La tragica storia di Stephanie Aston: una vita segnata dalla sindrome di Ehlers-Danlos. L’incomprensione e la superficialità medica hanno condotto una giovane donna a una fine triste e prematura.
Morire a soli 33 anni, con tutta la vita davanti, è qualcosa che non dovrebbe accadere mai, in nessuna circostanza. Che accada poi a causa della superficialità e della negligenza di alcuni medici è una notizia ancor peggiore. Purtroppo, è quello che è accaduto a una giovane donna di nome Stephanie Aston. Originaria della Nuova Zelanda, si è spenta perdendo la sua battaglia contro un male oscuro, identificato nella sindrome di Ehlers-Danlos (EDS). La tragedia si è consumata nella sua dimora a Auckland lo scorso 1° settembre.
La patologia di cui soffriva la povera Stephanie Aston va a intaccare i tessuti connettivi. Tutta l’esistenza della giovane è stata condizionata in modo significativo. Purtroppo, non è il primo caso di un simile decorso. Tuttavia, quello che rende questa storia ancora più sconvolgente è il fatto che la paziente abbia ricevuto un trattamento indecoroso da parte di alcuni medici ai quali si era rivolta per avere aiuto. L’incapacità di comprendere la gravità della sua condizione è stata camuffata, infatti, con l’idea balorda che la giovane donna stesse addirittura simulando i suoi sintomi.
Stephanie Aston, la tragica fine di una paziente che non è stata creduta
La prima diagnosi di sindrome di EDS nei confronti di Stephanie Aston risale addirittura a ottobre 2015. Non sapeva che fosse una malattia di origine ereditaria. La sua salute è stata sempre precaria, accusando malesseri di vario genere ed entità come emicranie lancinanti, spasmi addominali, svenimenti, tachicardia e frequenti dislocazioni articolari. Nonostante fosse evidente che sussisteva una patologia concreta, alcuni medici hanno addotto che la sofferenza della donna fosse dovuta a una sorta problematica della mente.
La loro convinzione (o menefreghismo) era talmente elevata tanto da farla ricoverare presso un reparto psichiatrico e sottoponendola a una serie di esami inutili. Sono arrivati a lanciarle accuse di comportamenti autolesionisti, di simulare gli svenimenti e gli altri sintomi.
L’autorevole fonde del National Institutes of Health (NIH) sostiene che esistano varie tipologie di EDS, ognuna con differenti livelli di rischio. Purtroppo, ognuna di esse è unita da una costante: non esiste una cura per questa sindrome. Nonostante ciò, le persone che ne soffrono possono condurre la loro vita attraverso trattamenti mirati e portando avanti le dovute terapie farmacologiche e fisiche, migliorando così le proprie condizioni.
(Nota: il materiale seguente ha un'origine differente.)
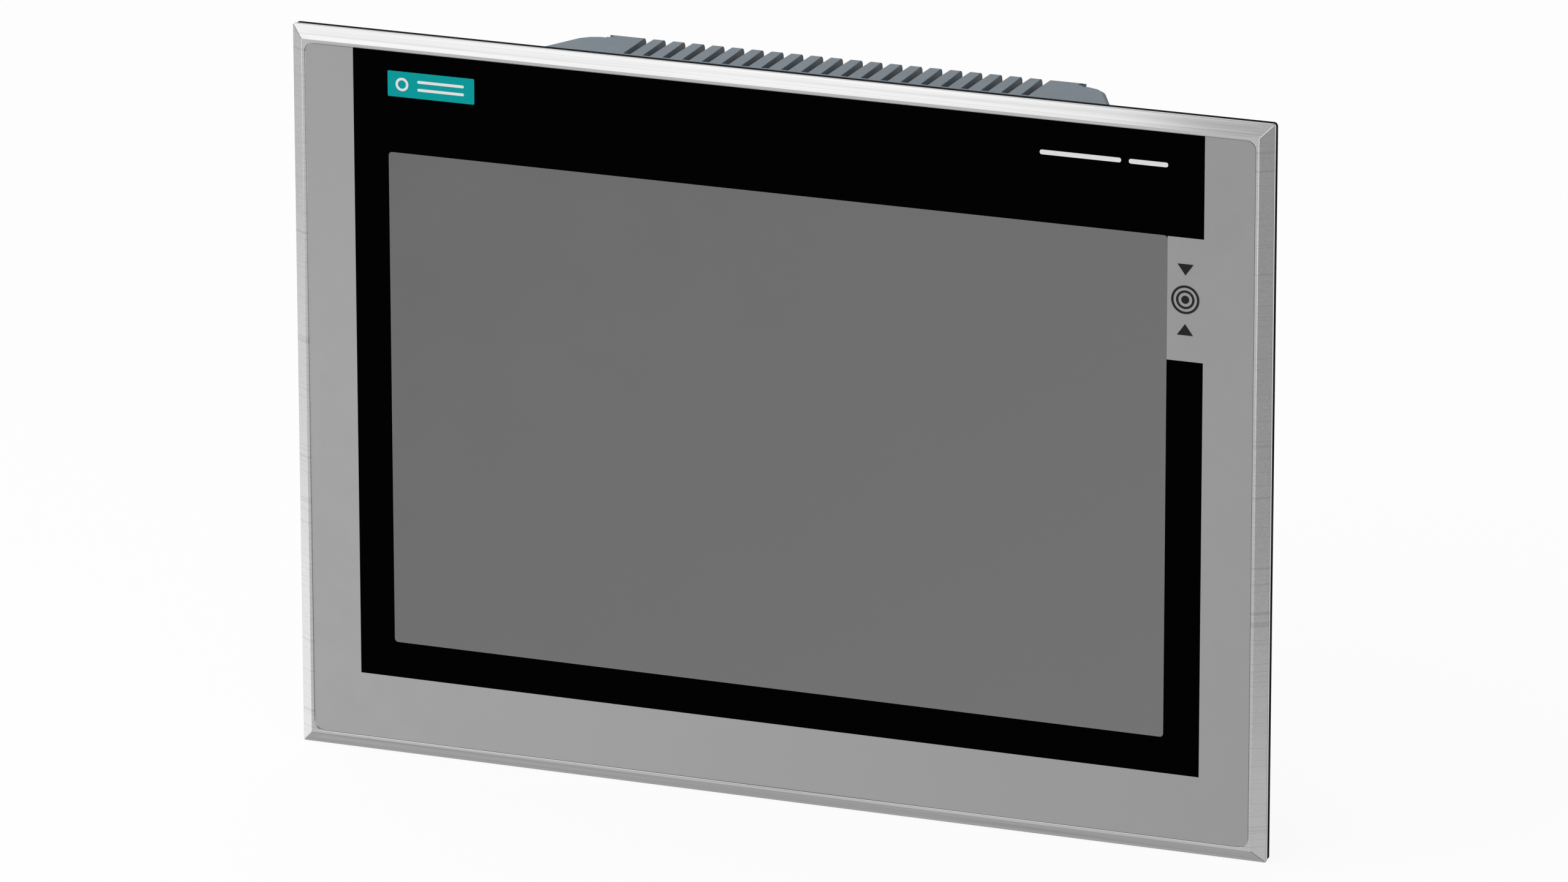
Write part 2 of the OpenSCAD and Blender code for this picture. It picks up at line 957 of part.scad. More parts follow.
// Plan outline of the whole cover: the raised middle between two shoulders with sloping sides
module cover_plan(inset) {
    r = shoulder_r - inset;
    flat = r - seam;
    front = tray_d - past;
    for (side = [0, 1])
        mirror([side, 0]) {
            polygon([
                [-1, front], [bend[0] + flat, front], [bend[0] + flat, bend[1]],
                bend + flat * lean_n, turn + flat * lean_n,
                [turn[0], turn[1] + flat], [-1, turn[1] + flat]
            ]);
            translate(bend)
                circle(r);
            translate(turn)
                circle(r);
        }
    core_plan(inset);
}

// Plan outline of one cooling slot, which widens towards the back
module slot_plan() {
    front = slot_w / 2;
    waist = front + 0.12;
    back = slot_back_w / 2;
    polygon([
        [-front, slot_y], [front, slot_y], [waist, slot_y + 11],
        [back, cover_d], [back, cover_d + past], [-back, cover_d + past],
        [-back, cover_d], [-waist, slot_y + 11]
    ]);
}

// Waste outside a rounded upper edge that stands at this reach
module edge_waste(reach) {
    difference() {
        translate([reach - edge_r + seam, top_z - edge_r + seam])
            square(edge_r + past);
        translate([reach - edge_r + seam, top_z - edge_r + seam])
            circle(edge_r);
    }
}

// Rounds the upper edges of one shoulder, around the two corners of its outline
module shoulder_waste() {
    run = norm(turn - bend);
    // corner, direction the edge faces, start and end along it
    for (edge = [[bend, 0, tray_d - past - bend[1], 3], [bend, lean, -3, run + 4],
                 [turn, lean + 21, -6, 6], [turn, lean + 43, -6, 6],
                 [turn, 90, -7, turn[0] - core_x]])
        translate([edge[0][0], edge[0][1], 0])
            rotate([0, 0, edge[1]])
                translate([0, edge[3], 0])
                    rotate([90, 0, 0])
                        linear_extrude(edge[3] - edge[2])
                            edge_waste(shoulder_r);
}

// Side outline of the cover's raised middle, with its rear edges rounded
module cover_side() {
    low = -socket_z;
    translate([tray_d, low])
        square([cover_d - tray_d - edge_r, top_z - low]);
    translate([tray_d, low + edge_r])
        square([cover_d - tray_d, top_z - low - 2 * edge_r]);
    for (z = [low + edge_r, top_z - edge_r])
        translate([cover_d - edge_r, z])
            circle(edge_r);
}

module socket_holes() {
    low = -socket_z - past;
    high = -socket_z + cover_wall + past;
    for (x = network_x)
        span([x - network_w / 2 - fit_gap, board_back_y - fit_gap, low],
             [x + network_w / 2 + fit_gap, board_back_y + network_h + fit_gap, high]);
    for (x = usb_x)
        span([x - usb_w / 2 - fit_gap, board_back_y - fit_gap, low],
             [x + usb_w / 2 + fit_gap, board_back_y + usb_h + fit_gap, high]);
    span([mini_x - mini_w / 2 - fit_gap, board_back_y - fit_gap, low],
         [mini_x + mini_w / 2 + fit_gap, board_back_y + mini_h + fit_gap, high]);
    span([power_x - power_w / 2 - fit_gap, board_back_y - fit_gap, low],
         [power_x + power_w / 2 + fit_gap, board_back_y + 1 + power_h + fit_gap, high]);
    translate([audio_x, audio_y, low])
        cylinder(r = 3 + fit_gap, h = high - low);
    translate([serial_x, serial_y, 0]) {
        upright(low, high)
            dee(7.4 + fit_gap, 3.6 + fit_gap);
        for (side = [-1, 1])
            translate([side * serial_pitch / 2, 0, low])
                cylinder(r = 1.7, h = high - low);
    }
}

module rear_cover() {
    color("#7f8890")
        difference() {
            union() {
                difference() {
                    intersection() {
                        upright(-socket_z, top_z)
                            cover_plan(0);
                        along_x(-cover_x - past, cover_x + past)
                            cover_side();
                    }
                    for (side = [0, 1])
                        mirror([side, 0, 0])
                            shoulder_waste();
                }
                for (side = [-1, 1], z = ear_z)
                    translate([side * ear_x, 0, z])
                        across(tray_d, tray_d + ear_t)
                            rounded(15, 11, 3);
            }
            // inside, below the fins
            intersection() {
                upright(-socket_z + cover_wall, lower_top)
                    cover_plan(cover_wall);
                span([-cover_x, tray_d - past, -socket_z], [cover_x, cover_d, lower_top]);
            }
            // inside, in front of the fins
            span([-block_in_x, tray_d - past, lower_top - past],
                 [block_in_x, base_y, top_z - cover_wall]);
            // inside, beside the fins
            difference() {
                upright(lower_top - past, top_z - cover_wall)
                    cover_plan(cover_wall);
                span([-block_in_x, 0, -top_z], [block_in_x, cover_d, top_z]);
            }
            for (i = [0 : slot_count - 1])
                translate([(i - (slot_count - 1) / 2) * slot_pitch, 0, 0])
                    upright(slot_z, top_z + past)
                        slot_plan();
            socket_holes();
            for (z = reader_z)
                span([cover_x - cover_wall - past, board_back_y + 0.2, z - card_w / 2 - 0.4],
                     [cover_x + past, board_back_y + 0.8 + card_gap, z + card_w / 2 + 0.4]);
            for (foot = lock_feet)
                translate([cover_x - cover_wall - past, rivet_y, foot + rivet_up])
                    rotate([0, 90, 0])
                        cylinder(r = 1.55, h = cover_wall + 2 * past);
            for (side = [-1, 1], z = ear_z)
                translate([side * (ear_x + tiny), 0, z])
                    rod_y(screw_hole_r, tray_d - past, tray_d + ear_t + past);
            across(cover_d - label_sink, cover_d + past)
                translate([0, label_z])
                    rounded(label_w + 0.6, label_h + 0.6, 1.8);
        }
}

module cover_screws() {
    color("#d5d5d0")
        for (side = [-1, 1], z = ear_z)
            translate([side * ear_x, 0, z])
                screw(tray_d + ear_t, 7);
}

module rating_plate() {
    color("#dcdedd")
        across(cover_d - label_sink, cover_d - 0.1)
            translate([0, label_z])
                rounded(label_w, label_h, 1.5);
}

// ---------- bonding terminal ----------

module bonding_stud() {
    color("#cfd1cd")
        translate([stud_x, 0, stud_z]) {
            rod_y(4, tray_d - tray_wall - 1.6, tray_d - tray_wall);
            rod_y(stud_r - 0.02, tray_d - tray_wall - tiny, tray_d + washer_t + nut_t);
            rod_y(stud_r, tray_d + washer_t + nut_t - tiny, stud_end);
        }
}

module bonding_washer() {
    color("#c3c6c3")
        translate([stud_x, 0, stud_z])
            difference() {
                rod_y(4.5, tray_d, tray_d + washer_t);
                rod_y(nut_hole_r, tray_d - past, tray_d + washer_t + past);
            }
}

module bonding_nut() {
    color("#cfcfc6")
        translate([stud_x, 0, stud_z])
            difference() {
                hex_y(7, tray_d + washer_t, tray_d + washer_t + nut_t);
                rod_y(nut_hole_r, tray_d, tray_d + washer_t + nut_t + past);
            }
}

front_bezel();
panel_gasket();
decor_foil();
black_mask();
touch_film();
corner_badge();
badge_mark();
header_bars();
touch_symbol();
touch_glass();
touch_tail();
touch_board();
dust_foam();
lcd_cell();
diffuser_sheets();
light_guide();
led_bar();
lcd_pan();
lcd_cable();
display_carrier();
carrier_standoffs();
carrier_screws();
main_board();
board_standoffs();
board_screws();
processor();
thermal_pad();
heat_spreader();
memory_chips();
power_coils();
capacitors();
cell_holder();
coin_cell();
network_shells();
network_inserts();
network_contacts();
usb_shells();
usb_tongues();
mini_usb_port();
serial_shell();
serial_insert();
serial_screwlocks();
audio_jack();
power_header();
power_pins();
card_readers();
card_ejector_upper();
card_ejector_lower();
card_lock();
lock_rivets();
rear_tray();
bezel_posts();
tray_screws();
rear_cover();
cover_screws();
rating_plate();
bonding_stud();
bonding_washer();
bonding_nut();
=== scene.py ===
import json
import math

import bmesh
import bpy
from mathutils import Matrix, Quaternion, Vector


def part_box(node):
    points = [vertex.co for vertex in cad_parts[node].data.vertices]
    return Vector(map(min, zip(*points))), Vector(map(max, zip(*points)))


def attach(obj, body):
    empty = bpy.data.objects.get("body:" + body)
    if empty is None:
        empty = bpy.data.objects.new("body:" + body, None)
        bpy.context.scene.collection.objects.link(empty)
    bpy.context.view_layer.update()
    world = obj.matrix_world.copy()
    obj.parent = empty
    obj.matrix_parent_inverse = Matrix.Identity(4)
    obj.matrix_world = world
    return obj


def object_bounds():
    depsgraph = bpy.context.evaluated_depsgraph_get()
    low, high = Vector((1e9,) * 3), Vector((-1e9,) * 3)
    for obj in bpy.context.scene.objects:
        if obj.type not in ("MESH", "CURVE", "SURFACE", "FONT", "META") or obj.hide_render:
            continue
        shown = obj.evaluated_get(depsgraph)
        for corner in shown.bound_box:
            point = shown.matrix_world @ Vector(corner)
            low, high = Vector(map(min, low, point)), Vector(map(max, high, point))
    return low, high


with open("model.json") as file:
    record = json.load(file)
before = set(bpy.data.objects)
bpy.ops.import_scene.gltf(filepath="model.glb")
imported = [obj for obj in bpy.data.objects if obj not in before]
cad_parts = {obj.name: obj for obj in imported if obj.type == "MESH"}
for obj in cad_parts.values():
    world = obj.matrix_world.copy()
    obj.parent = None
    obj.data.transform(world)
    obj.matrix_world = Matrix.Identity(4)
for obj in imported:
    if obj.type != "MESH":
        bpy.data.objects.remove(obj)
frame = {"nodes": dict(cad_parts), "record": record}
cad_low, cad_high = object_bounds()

MM = 0.001
FLOOR_Z = cad_low.z

# ---------- camera ----------

VIEW_AZIMUTH = 21.407
VIEW_ELEVATION = 17.485
VIEW_ROLL = -0.097
VIEW_DISTANCE = 3.5088
VIEW_AIM = (0.0013, 0.0, -0.0010)
LENS = 254.6


def direction(azimuth, elevation):
    """Unit vector from the object towards a viewer at that azimuth and elevation."""
    a, e = math.radians(azimuth), math.radians(elevation)
    return Vector((math.sin(a) * math.cos(e), -math.cos(a) * math.cos(e), math.sin(e)))


def place(name, data):
    """A new object in the scene that shows this camera, lamp or mesh."""
    obj = bpy.data.objects.new(name, data)
    bpy.context.scene.collection.objects.link(obj)
    return obj


def aim(obj, at, towards):
    """Stands a lamp or a card at one point and turns its face towards another."""
    obj.location = at
    obj.rotation_mode = "QUATERNION"
    obj.rotation_quaternion = (Vector(towards) - Vector(at)).normalized().to_track_quat("-Z", "Y")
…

La morte di Stephanie Aston ha sconvolto profondamente l’intera comunità di malati di EDS. Ci sono malattie invisibili ma terribilmente debilitanti che non possono essere ignorate. É necessario cambiare atteggiamento nei confronti dei pazienti e credere alle loro parole prima di etichettarli come bugiardi.
Kelly McQuillan, fondatrice dell’associazione Ehlers-Danlos Syndromes New Zealand, ha riservato parole d’affetto per la giovane 33enne scomparsa: “Stephanie era un faro di forza e altruismo, con una risata che illuminava anche i momenti più bui. Coloro che hanno avuto la fortuna di conoscerla sono stati arricchiti da un’anima straordinaria”.